For instance, the wide-field X-ray telescope (WXT) on the upcoming Einstein Probe (EP) mission (Yuan et al. 2022) boasts a wide instantaneous field of view, although its sensitivity is only tens of times shallower than the brightest QPE peak observed so far. Therefore, simulations of stacked images are required to make further predictions. Instead, we find that the Wide Field Imager (Meidinger et al. 2020) on board Athena (Nandra et al. 2013) may detect ≈2 QPE sources per 15 deg2 survey. Whether these sources are immediately discovered as QPE emitters or not depends on the exposure of the survey (texp) compared to the QPE duty cycle or recurrence time (trecur), such as a factor η = texp/trecur. With a typical recurrence time of ≈10 h = 36 ks, either a single moderately deep 10 ks 15 deg2 survey or a wider (100 deg2) and shallower (1.5 ks) survey would discover of order unity QPE sources. Here, we adopted a WFI sensitivity of (three times) ∼10−15 erg s−1 cm−2 in 1 ks from Piro et al. (2022).

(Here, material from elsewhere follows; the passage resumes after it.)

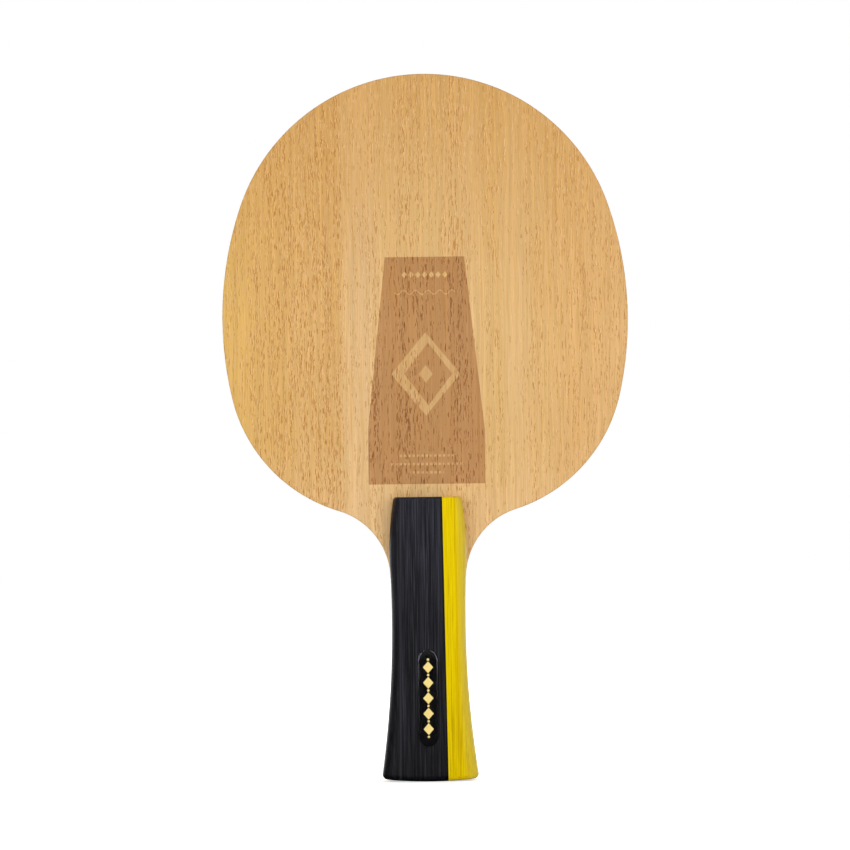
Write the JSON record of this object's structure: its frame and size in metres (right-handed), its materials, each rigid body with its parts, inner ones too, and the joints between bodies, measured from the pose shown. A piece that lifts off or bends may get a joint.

Finally, we note that for an efficient QPE discovery machine, repeating the same survey in the same area for a few times is desirable, as it would compensate the factor η after a number Ns ∼ 1/η of surveys. However, performing more than Ns would not be effective as eruptions from the same QPE source would be detected, rather than new QPE sources. Thus, an ideal QPE discovery machine would move to a different sky area after Ns ∼ 1/η surveys and complete as much of the entire sky as possible.


1

However, it is worth noting that alternative models exist (e.g. accretion disk instabilities, partial tidal disruptions; see A24).

2

Since a proper motion significance of 5σ is strict, several alerts can be easily identified as Galactic upon visualizing their optical images (e.g., The DESI Legacy Surveys (https://www.legacysurvey.org/); Aladin Sky Atlas, Baumann et al. 2022) and archival photometric data (e.g. via VizieR; Ochsenbein et al. 2000).

3

https://heasarc.gsfc.nasa.gov/cgi-bin/Tools/w3pimms/w3pimms.pl.

4

The disk-collision framework predicts the possible existence of UV QPEs (Linial & Metzger 2024). If this were to be the case, future UV missions like ULTRASAT (Sagiv et al. 2014) or UVEX (Kulkarni et al. 2021) may also discover QPE sources.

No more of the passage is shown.